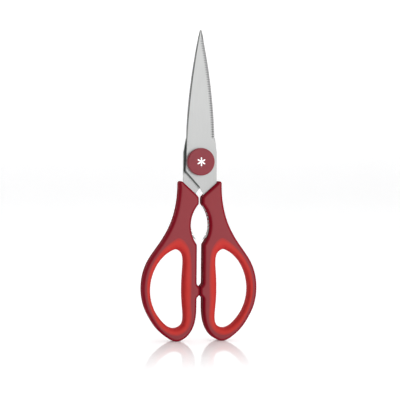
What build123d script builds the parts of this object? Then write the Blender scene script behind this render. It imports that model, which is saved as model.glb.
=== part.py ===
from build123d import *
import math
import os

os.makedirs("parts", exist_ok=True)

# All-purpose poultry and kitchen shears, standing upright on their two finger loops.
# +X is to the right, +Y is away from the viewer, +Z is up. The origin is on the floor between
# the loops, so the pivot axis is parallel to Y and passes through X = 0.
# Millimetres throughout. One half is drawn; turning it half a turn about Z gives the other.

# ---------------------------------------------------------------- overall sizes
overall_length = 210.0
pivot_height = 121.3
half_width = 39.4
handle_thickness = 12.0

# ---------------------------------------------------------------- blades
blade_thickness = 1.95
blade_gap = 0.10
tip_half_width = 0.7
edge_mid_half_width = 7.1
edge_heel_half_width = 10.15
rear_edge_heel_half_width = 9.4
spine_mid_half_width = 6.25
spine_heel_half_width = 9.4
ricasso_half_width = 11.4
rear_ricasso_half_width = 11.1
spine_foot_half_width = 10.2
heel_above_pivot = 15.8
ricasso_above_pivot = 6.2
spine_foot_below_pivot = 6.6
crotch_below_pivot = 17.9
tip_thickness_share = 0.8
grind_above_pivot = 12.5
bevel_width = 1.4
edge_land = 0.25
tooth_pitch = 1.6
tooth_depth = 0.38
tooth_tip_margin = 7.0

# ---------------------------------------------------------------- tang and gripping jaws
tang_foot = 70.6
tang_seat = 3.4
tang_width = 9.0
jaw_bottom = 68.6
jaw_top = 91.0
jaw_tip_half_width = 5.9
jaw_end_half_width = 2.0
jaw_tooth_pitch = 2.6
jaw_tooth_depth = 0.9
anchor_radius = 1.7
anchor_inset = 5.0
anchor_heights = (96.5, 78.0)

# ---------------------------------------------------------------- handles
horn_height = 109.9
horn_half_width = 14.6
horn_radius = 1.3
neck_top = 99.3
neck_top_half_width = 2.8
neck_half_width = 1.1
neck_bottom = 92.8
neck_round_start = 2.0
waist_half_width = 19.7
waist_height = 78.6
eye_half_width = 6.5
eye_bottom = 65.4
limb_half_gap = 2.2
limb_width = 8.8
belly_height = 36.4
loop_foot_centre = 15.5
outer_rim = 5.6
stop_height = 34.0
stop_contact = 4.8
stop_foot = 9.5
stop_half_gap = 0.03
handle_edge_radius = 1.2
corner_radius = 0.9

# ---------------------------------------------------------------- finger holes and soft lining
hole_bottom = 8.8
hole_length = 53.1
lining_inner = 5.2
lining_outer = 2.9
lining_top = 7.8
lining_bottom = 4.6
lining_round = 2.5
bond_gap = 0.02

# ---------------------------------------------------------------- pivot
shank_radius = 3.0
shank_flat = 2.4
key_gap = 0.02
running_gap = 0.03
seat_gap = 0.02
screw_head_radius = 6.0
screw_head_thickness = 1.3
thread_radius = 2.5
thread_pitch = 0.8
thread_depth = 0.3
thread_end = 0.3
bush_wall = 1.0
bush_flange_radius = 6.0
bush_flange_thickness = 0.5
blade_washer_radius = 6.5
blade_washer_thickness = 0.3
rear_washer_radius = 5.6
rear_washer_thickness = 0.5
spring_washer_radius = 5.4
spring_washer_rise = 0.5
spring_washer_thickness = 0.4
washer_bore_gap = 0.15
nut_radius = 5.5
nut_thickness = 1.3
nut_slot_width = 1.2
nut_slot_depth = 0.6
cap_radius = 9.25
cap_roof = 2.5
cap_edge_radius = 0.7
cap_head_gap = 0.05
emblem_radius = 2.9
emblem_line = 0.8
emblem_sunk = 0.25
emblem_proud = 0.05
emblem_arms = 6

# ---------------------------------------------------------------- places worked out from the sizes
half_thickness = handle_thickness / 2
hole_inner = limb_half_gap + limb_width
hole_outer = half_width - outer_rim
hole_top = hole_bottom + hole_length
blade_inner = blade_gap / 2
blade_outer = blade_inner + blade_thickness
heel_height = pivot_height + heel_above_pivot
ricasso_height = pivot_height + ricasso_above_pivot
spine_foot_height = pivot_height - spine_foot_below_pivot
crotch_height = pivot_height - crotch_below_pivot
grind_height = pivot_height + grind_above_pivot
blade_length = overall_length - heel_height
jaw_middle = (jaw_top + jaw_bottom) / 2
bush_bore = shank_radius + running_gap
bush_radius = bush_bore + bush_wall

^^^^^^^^

**TASK TO COMPLETE**
Include the first line, the line containing "anchor_heights = (96.5, 78.0)", and every line between them, copied exactly from the material above; output no other line.

**THE OUTPUT**
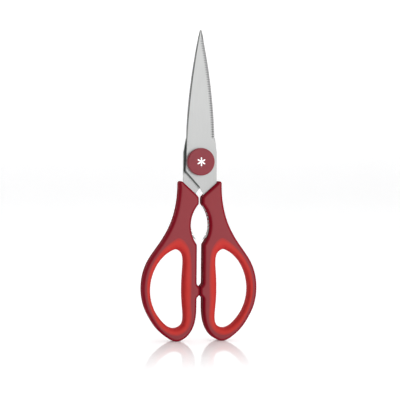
What build123d script builds the parts of this object? Then write the Blender scene script behind this render. It imports that model, which is saved as model.glb.
=== part.py ===
from build123d import *
import math
import os

os.makedirs("parts", exist_ok=True)

# All-purpose poultry and kitchen shears, standing upright on their two finger loops.
# +X is to the right, +Y is away from the viewer, +Z is up. The origin is on the floor between
# the loops, so the pivot axis is parallel to Y and passes through X = 0.
# Millimetres throughout. One half is drawn; turning it half a turn about Z gives the other.

# ---------------------------------------------------------------- overall sizes
overall_length = 210.0
pivot_height = 121.3
half_width = 39.4
handle_thickness = 12.0

# ---------------------------------------------------------------- blades
blade_thickness = 1.95
blade_gap = 0.10
tip_half_width = 0.7
edge_mid_half_width = 7.1
edge_heel_half_width = 10.15
rear_edge_heel_half_width = 9.4
spine_mid_half_width = 6.25
spine_heel_half_width = 9.4
ricasso_half_width = 11.4
rear_ricasso_half_width = 11.1
spine_foot_half_width = 10.2
heel_above_pivot = 15.8
ricasso_above_pivot = 6.2
spine_foot_below_pivot = 6.6
crotch_below_pivot = 17.9
tip_thickness_share = 0.8
grind_above_pivot = 12.5
bevel_width = 1.4
edge_land = 0.25
tooth_pitch = 1.6
tooth_depth = 0.38
tooth_tip_margin = 7.0

# ---------------------------------------------------------------- tang and gripping jaws
tang_foot = 70.6
tang_seat = 3.4
tang_width = 9.0
jaw_bottom = 68.6
jaw_top = 91.0
jaw_tip_half_width = 5.9
jaw_end_half_width = 2.0
jaw_tooth_pitch = 2.6
jaw_tooth_depth = 0.9
anchor_radius = 1.7
anchor_inset = 5.0
anchor_heights = (96.5, 78.0)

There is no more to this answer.